* start Provided data *

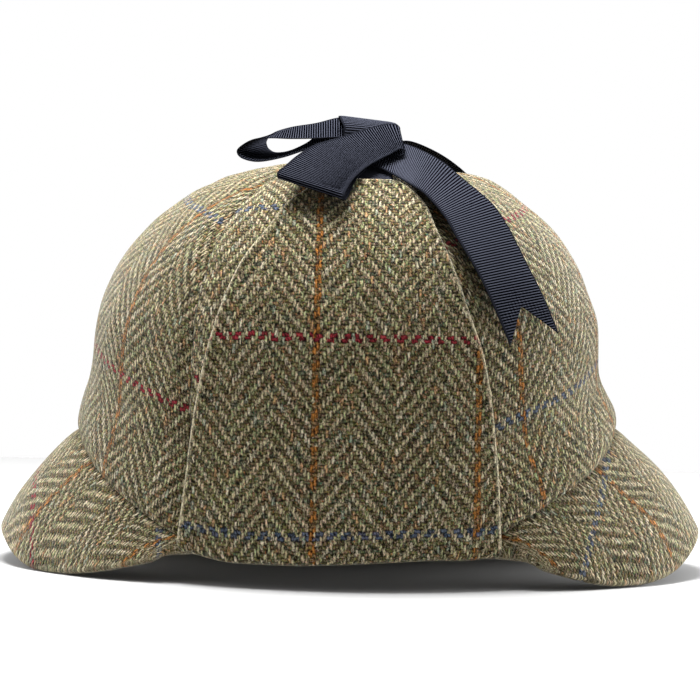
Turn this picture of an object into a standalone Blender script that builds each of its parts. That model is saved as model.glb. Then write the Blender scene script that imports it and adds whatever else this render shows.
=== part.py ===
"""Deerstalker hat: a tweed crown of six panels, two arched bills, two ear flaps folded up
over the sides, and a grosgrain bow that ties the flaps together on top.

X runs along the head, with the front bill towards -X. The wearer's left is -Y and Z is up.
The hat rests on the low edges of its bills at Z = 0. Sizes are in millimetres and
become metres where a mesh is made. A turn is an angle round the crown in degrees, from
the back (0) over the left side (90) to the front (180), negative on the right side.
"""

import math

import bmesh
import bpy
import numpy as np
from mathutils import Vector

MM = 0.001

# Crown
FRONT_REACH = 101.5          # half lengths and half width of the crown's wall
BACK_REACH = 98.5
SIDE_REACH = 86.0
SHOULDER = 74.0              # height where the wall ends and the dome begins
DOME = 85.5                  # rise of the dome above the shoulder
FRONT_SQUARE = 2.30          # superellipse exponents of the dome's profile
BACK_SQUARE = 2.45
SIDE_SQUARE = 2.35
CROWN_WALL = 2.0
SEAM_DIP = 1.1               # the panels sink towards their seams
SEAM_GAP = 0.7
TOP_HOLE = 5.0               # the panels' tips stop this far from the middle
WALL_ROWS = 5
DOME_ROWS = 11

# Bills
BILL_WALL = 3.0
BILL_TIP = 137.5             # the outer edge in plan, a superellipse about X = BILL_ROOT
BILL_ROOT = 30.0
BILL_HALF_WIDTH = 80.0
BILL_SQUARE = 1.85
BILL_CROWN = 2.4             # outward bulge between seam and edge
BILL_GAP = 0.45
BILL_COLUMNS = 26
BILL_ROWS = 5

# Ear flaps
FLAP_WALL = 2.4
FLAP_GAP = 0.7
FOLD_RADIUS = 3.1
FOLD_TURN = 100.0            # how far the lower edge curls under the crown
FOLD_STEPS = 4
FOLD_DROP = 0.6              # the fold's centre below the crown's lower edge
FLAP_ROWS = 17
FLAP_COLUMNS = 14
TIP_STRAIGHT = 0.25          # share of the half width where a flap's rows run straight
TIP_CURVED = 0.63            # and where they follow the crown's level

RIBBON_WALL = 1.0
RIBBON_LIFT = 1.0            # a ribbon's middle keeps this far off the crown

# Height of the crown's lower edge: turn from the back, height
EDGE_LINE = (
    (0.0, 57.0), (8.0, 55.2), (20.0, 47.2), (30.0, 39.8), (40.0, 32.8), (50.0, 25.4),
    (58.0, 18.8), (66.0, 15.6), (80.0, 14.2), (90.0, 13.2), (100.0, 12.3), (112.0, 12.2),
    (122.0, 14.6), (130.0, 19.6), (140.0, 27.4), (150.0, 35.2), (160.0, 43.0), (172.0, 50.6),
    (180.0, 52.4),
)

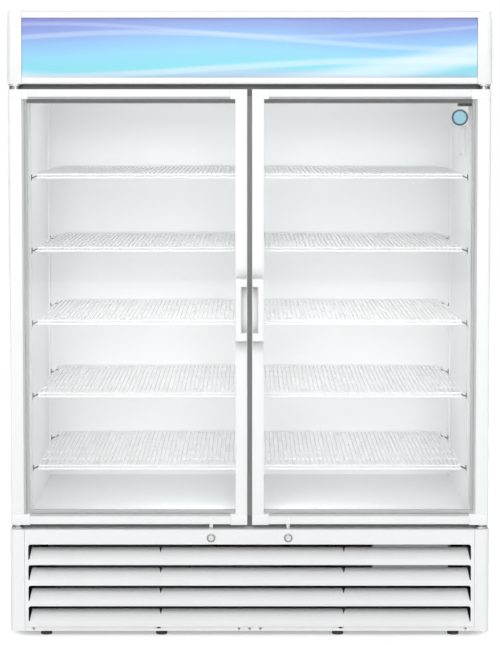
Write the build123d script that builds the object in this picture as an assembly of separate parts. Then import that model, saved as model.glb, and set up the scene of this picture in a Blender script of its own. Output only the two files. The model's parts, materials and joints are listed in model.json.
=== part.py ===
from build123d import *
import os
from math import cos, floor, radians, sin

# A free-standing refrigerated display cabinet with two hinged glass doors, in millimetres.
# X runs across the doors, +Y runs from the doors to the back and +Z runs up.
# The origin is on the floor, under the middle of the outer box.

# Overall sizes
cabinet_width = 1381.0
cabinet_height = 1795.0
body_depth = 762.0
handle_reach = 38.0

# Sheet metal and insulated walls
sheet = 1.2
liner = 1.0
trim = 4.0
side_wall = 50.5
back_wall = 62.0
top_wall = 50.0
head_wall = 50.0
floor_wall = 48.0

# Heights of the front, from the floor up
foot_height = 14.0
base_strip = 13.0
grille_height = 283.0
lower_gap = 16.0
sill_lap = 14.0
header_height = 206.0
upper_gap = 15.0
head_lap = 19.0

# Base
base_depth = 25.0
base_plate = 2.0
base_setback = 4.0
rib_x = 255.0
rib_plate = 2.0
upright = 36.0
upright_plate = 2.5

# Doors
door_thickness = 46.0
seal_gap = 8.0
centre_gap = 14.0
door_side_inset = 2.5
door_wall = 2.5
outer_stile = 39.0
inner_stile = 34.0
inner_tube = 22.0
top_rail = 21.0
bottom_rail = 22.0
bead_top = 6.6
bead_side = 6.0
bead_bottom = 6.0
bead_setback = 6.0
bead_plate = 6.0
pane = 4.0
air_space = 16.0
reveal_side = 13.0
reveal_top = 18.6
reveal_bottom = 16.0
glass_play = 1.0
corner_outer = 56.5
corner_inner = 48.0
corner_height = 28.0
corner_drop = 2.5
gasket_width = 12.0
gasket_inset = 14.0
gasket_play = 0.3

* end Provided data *

[Exercise] The records above should be repeated in full, exactly as given.

[Task answer]
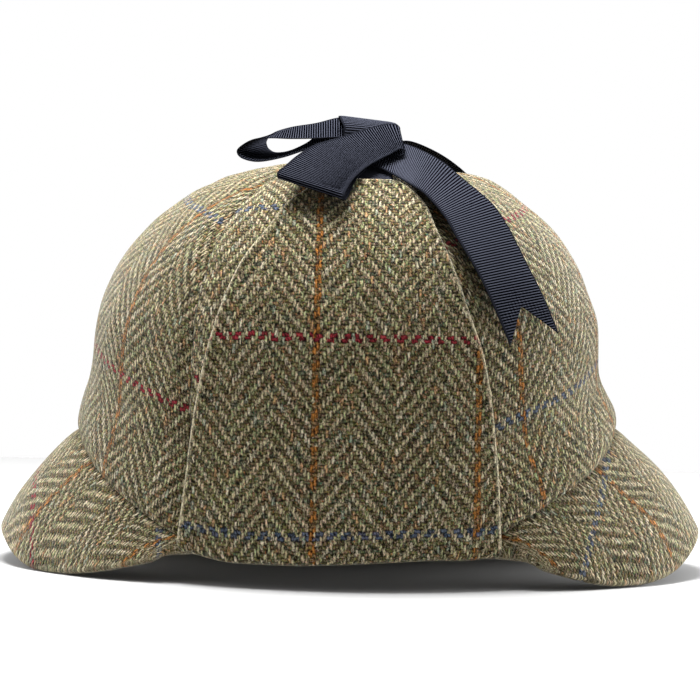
Turn this picture of an object into a standalone Blender script that builds each of its parts. That model is saved as model.glb. Then write the Blender scene script that imports it and adds whatever else this render shows.
=== part.py ===
"""Deerstalker hat: a tweed crown of six panels, two arched bills, two ear flaps folded up
over the sides, and a grosgrain bow that ties the flaps together on top.

X runs along the head, with the front bill towards -X. The wearer's left is -Y and Z is up.
The hat rests on the low edges of its bills at Z = 0. Sizes are in millimetres and
become metres where a mesh is made. A turn is an angle round the crown in degrees, from
the back (0) over the left side (90) to the front (180), negative on the right side.
"""

import math

import bmesh
import bpy
import numpy as np
from mathutils import Vector

MM = 0.001

# Crown
FRONT_REACH = 101.5          # half lengths and half width of the crown's wall
BACK_REACH = 98.5
SIDE_REACH = 86.0
SHOULDER = 74.0              # height where the wall ends and the dome begins
DOME = 85.5                  # rise of the dome above the shoulder
FRONT_SQUARE = 2.30          # superellipse exponents of the dome's profile
BACK_SQUARE = 2.45
SIDE_SQUARE = 2.35
CROWN_WALL = 2.0
SEAM_DIP = 1.1               # the panels sink towards their seams
SEAM_GAP = 0.7
TOP_HOLE = 5.0               # the panels' tips stop this far from the middle
WALL_ROWS = 5
DOME_ROWS = 11

# Bills
BILL_WALL = 3.0
BILL_TIP = 137.5             # the outer edge in plan, a superellipse about X = BILL_ROOT
BILL_ROOT = 30.0
BILL_HALF_WIDTH = 80.0
BILL_SQUARE = 1.85
BILL_CROWN = 2.4             # outward bulge between seam and edge
BILL_GAP = 0.45
BILL_COLUMNS = 26
BILL_ROWS = 5

# Ear flaps
FLAP_WALL = 2.4
FLAP_GAP = 0.7
FOLD_RADIUS = 3.1
FOLD_TURN = 100.0            # how far the lower edge curls under the crown
FOLD_STEPS = 4
FOLD_DROP = 0.6              # the fold's centre below the crown's lower edge
FLAP_ROWS = 17
FLAP_COLUMNS = 14
TIP_STRAIGHT = 0.25          # share of the half width where a flap's rows run straight
TIP_CURVED = 0.63            # and where they follow the crown's level

RIBBON_WALL = 1.0
RIBBON_LIFT = 1.0            # a ribbon's middle keeps this far off the crown

# Height of the crown's lower edge: turn from the back, height
EDGE_LINE = (
    (0.0, 57.0), (8.0, 55.2), (20.0, 47.2), (30.0, 39.8), (40.0, 32.8), (50.0, 25.4),
    (58.0, 18.8), (66.0, 15.6), (80.0, 14.2), (90.0, 13.2), (100.0, 12.3), (112.0, 12.2),
    (122.0, 14.6), (130.0, 19.6), (140.0, 27.4), (150.0, 35.2), (160.0, 43.0), (172.0, 50.6),
    (180.0, 52.4),
)

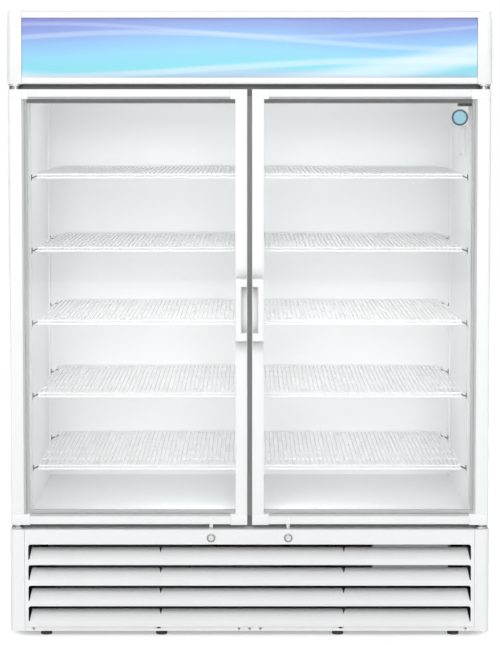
Write the build123d script that builds the object in this picture as an assembly of separate parts. Then import that model, saved as model.glb, and set up the scene of this picture in a Blender script of its own. Output only the two files. The model's parts, materials and joints are listed in model.json.
=== part.py ===
from build123d import *
import os
from math import cos, floor, radians, sin

# A free-standing refrigerated display cabinet with two hinged glass doors, in millimetres.
# X runs across the doors, +Y runs from the doors to the back and +Z runs up.
# The origin is on the floor, under the middle of the outer box.

# Overall sizes
cabinet_width = 1381.0
cabinet_height = 1795.0
body_depth = 762.0
handle_reach = 38.0

# Sheet metal and insulated walls
sheet = 1.2
liner = 1.0
trim = 4.0
side_wall = 50.5
back_wall = 62.0
top_wall = 50.0
head_wall = 50.0
floor_wall = 48.0

# Heights of the front, from the floor up
foot_height = 14.0
base_strip = 13.0
grille_height = 283.0
lower_gap = 16.0
sill_lap = 14.0
header_height = 206.0
upper_gap = 15.0
head_lap = 19.0

# Base
base_depth = 25.0
base_plate = 2.0
base_setback = 4.0
rib_x = 255.0
rib_plate = 2.0
upright = 36.0
upright_plate = 2.5

# Doors
door_thickness = 46.0
seal_gap = 8.0
centre_gap = 14.0
door_side_inset = 2.5
door_wall = 2.5
outer_stile = 39.0
inner_stile = 34.0
inner_tube = 22.0
top_rail = 21.0
bottom_rail = 22.0
bead_top = 6.6
bead_side = 6.0
bead_bottom = 6.0
bead_setback = 6.0
bead_plate = 6.0
pane = 4.0
air_space = 16.0
reveal_side = 13.0
reveal_top = 18.6
reveal_bottom = 16.0
glass_play = 1.0
corner_outer = 56.5
corner_inner = 48.0
corner_height = 28.0
corner_drop = 2.5
gasket_width = 12.0
gasket_inset = 14.0
gasket_play = 0.3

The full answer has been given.